If you do add film elsewhere on the vehicle for privacy or comfort, treat the windshield camera region as a no-go area. Anything applied over that zone can undermine the very safety systems that make the S90 reassuring to drive.

Mobile Service That Brings the Right Glass to You

Because we operate as a mobile service across Arizona and Florida, we bring the correct OEM-quality solar glass and the calibration process to your home, workplace, or roadside location. There's no need to sit in a waiting room — we come to you. We offer next-day appointments when availability allows, the windshield replacement itself typically takes about 30 to 45 minutes, and the adhesive needs roughly an hour of cure time for safe drive-away. We don't promise an exact clock time, because doing the work properly — including matching the right solar glass and completing calibration — is what protects your S90's safety systems.

Every replacement is backed by our lifetime workmanship warranty and uses OEM-quality glass and materials selected to match your S90's original feature set. And if you're using comprehensive coverage, we make the glass side simple: we assist with your insurance claim, work directly with your insurer, and take care of the glass-related paperwork so the process stays low-stress.

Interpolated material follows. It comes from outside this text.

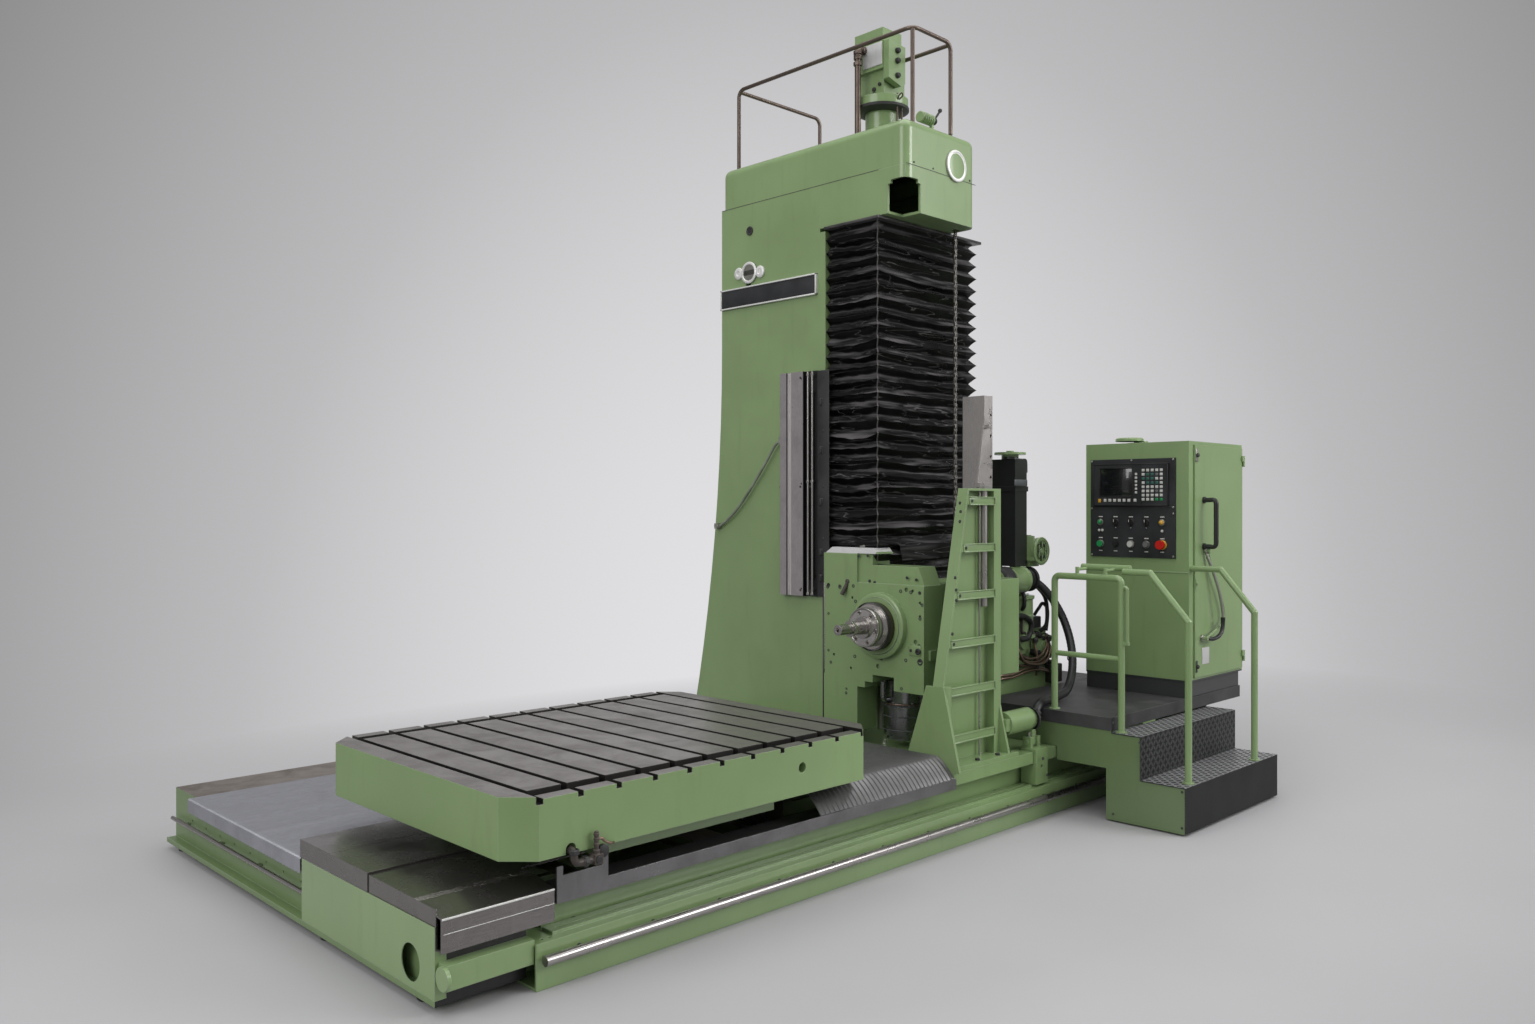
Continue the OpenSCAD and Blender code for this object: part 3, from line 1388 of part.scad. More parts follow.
// Door hinges: knuckle and pin on the cabinet, knuckle on the door
hinge_x = door_x + door_w + 6;
hinge_y = cab_y - 16;
hinge_r = 7;
hinge_h = 32;
pin_r = 4;
hinge_z = [cab_z + 60, cab_top - 130];

handle_z = cab_z + 753;
handle_h = 262;
latch_z = [cab_z + 84, cab_z + 548, cab_z + 1265];

module cabinet_door() {
  x = door_x + 108;
  y = cab_y - 82;
  x0 = door_x + 2;
  x1 = door_x + door_w;
  color(green) place() difference() {
    union() {
      block([x0, cab_y + 0.5, cab_z + 21], [x1, cab_y + cab_wall - 1, cab_top - 21]);
      block([x0, cab_y - 10, cab_z + 21], [x1, cab_y + 1, cab_top - 21]);
      for (z = hinge_z) {
        rod_z([hinge_x, hinge_y, z + hinge_h + slide_gap], hinge_r, hinge_h);
        block([hinge_x - 24, hinge_y - 4, z + hinge_h + slide_gap],
          [hinge_x, cab_y - 9, z + 2 * hinge_h + slide_gap]);
      }
    }
    for (z = hinge_z) rod_z([hinge_x, hinge_y, z], pin_r + fit, 2 * hinge_h + over);
  }
  color(dark) place() {
    bent_tube([[x, cab_y - 10, handle_z], [x, y, handle_z], [x, y, handle_z + handle_h],
      [x, cab_y - 10, handle_z + handle_h]], 12, 22);
    hose(door_cable_points(x), 7, 4, 8);
    rod_y([x + 8, cab_y - 46, handle_z - 24], 10, 37);
    rod_y([x - 30, cab_y - 50, cab_z + 240], 13, 41);
    for (z = latch_z) {
      block([x0, cab_y - 13, z - 30], [x0 + 24, cab_y - 9, z + 30]);
      rod_y([x0 + 12, cab_y - 22, z], 9, 10);
    }
  }
}

function door_cable_points(x) = [for (p = [[12, -24], [20, -60], [57, -131], [146, -260],
    [203, -365], [196, -420], [146, -455], [57, -489], [-20, -513]])
  [x + p.x, cab_y - 36, handle_z + p.y]];

// Control panel with its display unit
panel_t = 10;
panel_y = cab_y + 75;
panel_z = cab_z + 686;
unit_t = 16;
face_x = cab_x - panel_t;
row_z = [panel_z + 76, panel_z + 202];
control_y = [for (i = [0 : 4]) panel_y + 459 - i * control_pitch];

module control_panel() {
  color(dark) place() difference() {
    union() {
      block([face_x, panel_y, panel_z], [cab_x, panel_y + panel_w, panel_z + panel_h]);
      block([face_x - unit_t, panel_y + 35, panel_z + 297], [face_x, panel_y + 498, panel_z + 538]);
      rod_x([face_x - 10, control_y[0], row_z[1]], 17, 10);
      rod_x([face_x - 10, control_y[4], row_z[1]], 17, 10);
    }
    block([face_x - unit_t - over, panel_y + 254, panel_z + 355],
      [face_x - unit_t + 6, panel_y + 454, panel_z + 511]);
    for (y = control_y) rod_x([face_x - 2 * unit_t, y, row_z[0]], 9, 60);
    for (i = [1 : 3]) rod_x([face_x - 2 * unit_t, control_y[i], row_z[1]], 9, 60);
  }
}

// A push button: a stem in the panel's hole and a head
module button(y, z, r, t) {
  rod_x([face_x - t - press, y, z], r, t);
  rod_x([face_x - press - over, y, z], 8, press + panel_t);
}

module emergency_stop() {
  color(red) place() {
    rod_x([face_x - 14 - press, control_y[4], row_z[0]], 15, 14);
    rod_x([face_x - 32 - press, control_y[4], row_z[0]], 25, 18);
    rod_x([face_x - press - over, control_y[4], row_z[0]], 8, press + panel_t);
  }
}

module start_button() {
  color([0.15, 0.6, 0.3]) place() button(control_y[0], row_z[0], 18, 12);
}

module stop_button() {
  color(dark) place() button(control_y[1], row_z[0], 16, 12);
}

module feed_button() {
  color(white) place() button(control_y[2], row_z[0], 17, 12);
}

module reset_button() {
  color([0.5, 0.5, 0.5]) place() button(control_y[3], row_z[0], 16, 12);
}

module knob(y) {
  rod_x([face_x - 14, y, row_z[1]], 18, 13);
  block([face_x - 26, y - 5, row_z[1] - 18], [face_x - 13, y + 5, row_z[1] + 18]);
  rod_x([face_x - 2, y, row_z[1]], 8, panel_t);
}

module mode_knob() {
  color(dark) place() knob(control_y[1]);
}

module speed_knob() {
  color(dark) place() knob(control_y[2]);
}

module feed_knob() {
  color(dark) place() knob(control_y[3]);
}

// Headstock: a stepped front housing and the body behind
block_in = 14;

module head_front() {
  y = head_y;
  z = spindle_z;
  polygon([[y, z - 328], [y + 190, z - 328], [y + 190, z - 260], [y + 331, z - 260], [y + 331, z - 299],
    [y + 385, z - 299], [y + 385, z - 331], [y + 436, z - 331], [y + 436, z - 563], [head_y1, z - 563],
    [head_y1, z + 362], [y + 437, z + 362], [y + 437, z + 214], [y, z + 214]]);
}

// Upper part, set back a little, with a sloped end
module head_upper() {
  y = head_y;
  z = spindle_z;
  polygon([[y, z + 196], [y + 47, z + 306], [y + 342, z + 306], [y + 342, z + 364], [y + 438, z + 364],
    [y + 438, z + 196]]);
}

hole_y = [24, 70, 110, 24, 24, 52, 40, 24, 296, 470, 560, 640, 480, 600];
hole_z = [178, 186, 190, 128, 60, -68, -120, -160, -212, 130, 188, 188, -240, -180];

module headstock() {
  x = head_x;
  y = head_y;
  color(green) place() difference() {
    union() {
      along_x(x, head_front_l) head_front();
      along_x(x + block_in, head_front_l - block_in) difference() {
        head_upper();
        translate([y + 342, spindle_z + 196]) square([100, 14]);
      }
      block([x + 60, y + 330, spindle_z + 190], [x + head_front_l, y + 450, spindle_z + 300]);
      block([x + head_front_l - over, y + 18, spindle_z - 300],
        [x + head_front_l + head_body_l, way_face, head_z1]);
      for (side = [column_x + 2, column_x1 - way_w + 4])
        block([side, way_face - 30, spindle_z - 380],
          [side + way_w - 12, way_face, head_z1]);
      rod_x([x - 30, spindle_y, spindle_z], ring_r, 31);
      rod_x([x - 44, spindle_y, spindle_z], sleeve_r + 22, 20);
      rod_x([x + head_front_l + head_body_l - over, spindle_y + 60, spindle_z], 130, 40);
      block([x + 40, post_y + post_d + 1.5, spindle_z - 160], [x + 100, y + 2, spindle_z - 110]);
      rod_z([chain_x, chain_y, head_z1 - over], 20, chain_end - head_z1 - chain_t / 2);
    }
    rod_x([x - 60, spindle_y, spindle_z], sleeve_r + fit, 60 + sleeve_in + loose_gap);
    rod_x([x, spindle_y, spindle_z], bar_spindle_r + loose_gap, head_front_l + head_body_l - 60);
    rod_z([z_screw_x, z_screw_y, spindle_z - 420], screw_r + 0.5, 900);
    for (i = [0 : len(hole_y) - 1])
      rod_x([x - over, y + hole_y[i], spindle_z + hole_z[i]], i % 3 == 2 ? 12 : 8, 16);
    for (i = [0 : 7]) rod_x([x - 31, spindle_y + (ring_r - 12) * cos(45 * i + 22),
      spindle_z + (ring_r - 12) * sin(45 * i + 22)], 5, 12);
  }
  color(white) place() along_x(x + 3, head_front_l - 20) polygon([[y + 300, spindle_z + 364],
    [y + 328, spindle_z + 364 + cover_rise], [head_y1 - 58, spindle_z + 364 + cover_rise],
    [head_y1 - 8, spindle_z + 361], [y + 437, spindle_z + 361], [y + 437, spindle_z + 364]]);
}

cover_rise = 30;

// Spindle sleeve with nose plate, and the boring spindle inside
nose_l = 62;
sleeve_out = 82;
sleeve_in = head_front_l + 180;

module spindle() {
  x = head_x;
  color(steel) place() difference() {
    union() {
      rod_x([x - sleeve_out, spindle_y, spindle_z], sleeve_r, sleeve_in + sleeve_out);
      rod_x([x - sleeve_out - nose_l, spindle_y, spindle_z], nose_r, nose_l + over);
      rod_x([x - sleeve_out - 8, spindle_y, spindle_z], sleeve_r - 8, 9);
    }
    rod_x([x - 400, spindle_y, spindle_z], bar_spindle_r + fit, 1200);
    for (i = [0 : 5]) rod_x([x - sleeve_out - nose_l - over, spindle_y + 78 * cos(60 * i + 10),
      spindle_z + 78 * sin(60 * i + 10)], 9, 20);
  }
}

bar_out = 92;

module boring_spindle() {
  x = head_x - sleeve_out - nose_l;
  color(steel) place() {
    rod_x([x - 14, spindle_y, spindle_z], bar_spindle_r, head_front_l + 600);
    rod_x([x - bar_out, spindle_y, spindle_z], 34, bar_out - 14 + over);
    rod_x([x - bar_out - 14, spindle_y, spindle_z], 40, 15);
    difference() {
      rod_x([x - bar_out - 100, spindle_y, spindle_z], arbour_r, 87);
      rod_x([x - bar_out - 101, spindle_y, spindle_z], 10, 24);
    }
  }
}

// Vertical spindle motor under the headstock
sm_x = head_x + 214;
sm_y = head_y + 285;

module spindle_motor() {
  color(dark) place() {
    rod_z([sm_x, sm_y, carriage_top + 43], motor_r - 16, 24);
    rod_z([sm_x, sm_y, carriage_top + 66], motor_r, 144);
    rod_z([sm_x, sm_y, carriage_top + 210], motor_r + 6, 8);
    rod_z([sm_x, sm_y, carriage_top + 217], motor_r - 8, spindle_z - 300 - carriage_top - 217);
    for (i = [0 : 5]) rotate_about([sm_x, sm_y, 0], 60 * i)
      rod_z([sm_x + motor_r - 16, sm_y, carriage_top + 217], 14, 26);
    bent_tube([[sm_x - 60, sm_y + 30, carriage_top + 250], [sm_x - 150, sm_y + 30, carriage_top + 250],
      [sm_x - 150, sm_y + 30, spindle_z - 300]], 14, 24);
  }
}

// Bellows over the column's ways: three pleated sides
bellows_z0 = head_z1 + slide_gap;
bellows_z1 = cap_bottom - slide_gap;
fold_step = (bellows_z1 - bellows_z0) / fold_n;

// Zigzag outline between two heights, on one or both sides
function zigzag(a, inward) = concat(
  [for (i = [0 : fold_n - 1], k = [0, 1]) [a + inward * fold_d * (1 - k),
    bellows_z0 + fold_step * (i + k * 0.5)]], [[a + inward * fold_d, bellows_z1]]);

function reversed(p) = [for (i = [len(p) - 1 : -1 : 0]) p[i]];

bellows_wall = 6;

module bellows_solid(inset) {
  intersection() {
    along_x(column_x - fold_d, column_w + 2 * fold_d) polygon(concat(
      zigzag(column_y - bellows_d + inset, 1), [[column_y - cway_t - 4, bellows_z1],
      [column_y - cway_t - 4, bellows_z0]]));
    along_y(column_y - bellows_d - 10, bellows_d) polygon(concat(
      zigzag(column_x + inset, 1), reversed(zigzag(column_x1 - inset, -1))));
  }
}

module head_bellows() {
  color(dark) place() difference() {
    bellows_solid(0);
    block([column_x - fold_d - over, head_y + 290, bellows_z0 - over],
      [head_x + head_front_l + 4, column_y, spindle_z + 364 + cover_rise + loose_gap]);
    block([column_x + fold_d + bellows_wall, column_y - bellows_d + fold_d + bellows_wall,
        bellows_z0 - over],
      [column_x1 - fold_d - bellows_wall, column_y, bellows_z1 + over]);
  }
}

table_bed();
bed_side_pan();
steel_bars();
levelling_feet();
column_bed();
cover_strip();
front_beam();
feed_screws();
front_cover();
rear_cover();
column_cover();
back_cover();
saddle();
saddle_skin();
table();
coolant_fittings();
carriage();
column();
cap_base();
cap_cover();
blank_plates();
top_handrail();
feed_motor();
motor_conduit();
z_screw();
front_sheave();
rear_sheave();
lift_chain();
counterweight_chain();
counterweight();
scale_guard();
scale_conduit();
tower();
steel_post();
clamp_cylinder();
gear_case();
oil_tank();
pump_motor();
unit_pipes();
loop_hose();
platform();
platform_deck();
stair_plates();
handrails();
cabinet();
cabinet_door();
control_panel();
emergency_stop();
start_button();
stop_button();
feed_button();
reset_button();
mode_knob();
speed_knob();
feed_knob();
headstock();
spindle();
boring_spindle();
spindle_motor();
head_bellows();
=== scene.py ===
"""Dresses the travelling column boring machine: materials, fine pieces, floor, light and camera."""

import json
import math
import random

import bmesh
import bpy
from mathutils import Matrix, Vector


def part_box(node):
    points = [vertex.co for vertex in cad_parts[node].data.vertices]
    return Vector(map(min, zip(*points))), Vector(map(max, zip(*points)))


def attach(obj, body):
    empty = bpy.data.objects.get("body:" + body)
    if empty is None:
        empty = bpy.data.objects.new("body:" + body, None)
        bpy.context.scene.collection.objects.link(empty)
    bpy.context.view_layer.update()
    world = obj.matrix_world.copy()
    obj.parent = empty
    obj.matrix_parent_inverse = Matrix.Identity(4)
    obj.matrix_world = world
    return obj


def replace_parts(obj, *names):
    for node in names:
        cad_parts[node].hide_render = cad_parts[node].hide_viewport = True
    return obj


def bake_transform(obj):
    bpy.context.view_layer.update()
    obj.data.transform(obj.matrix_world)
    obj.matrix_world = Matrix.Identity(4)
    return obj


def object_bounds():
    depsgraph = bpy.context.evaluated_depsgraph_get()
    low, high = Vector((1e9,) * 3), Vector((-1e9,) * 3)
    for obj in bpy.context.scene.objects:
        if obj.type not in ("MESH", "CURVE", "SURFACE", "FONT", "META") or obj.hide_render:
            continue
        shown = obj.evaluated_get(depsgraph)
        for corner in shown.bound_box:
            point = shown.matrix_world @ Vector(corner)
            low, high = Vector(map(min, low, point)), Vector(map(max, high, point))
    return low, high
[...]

Florida drivers in particular may benefit from the state's no-deductible windshield provision under comprehensive policies, and we're glad to help you take advantage of it.

The bottom line for S90 owners

Solar and UV-blocking windshields are a great fit for the demanding sun of Arizona and Florida, and they do not have to compromise your Volvo S90's forward camera — as long as the protection comes from engineered solar glass rather than film applied over the camera zone. The OEM solar specification is designed to deliver heat rejection, UV protection, and acoustic comfort while preserving the visible clarity the camera needs. Pair that correct glass with a proper installation and calibration, and you keep both your comfort and your driver-assistance features performing exactly as Volvo intended.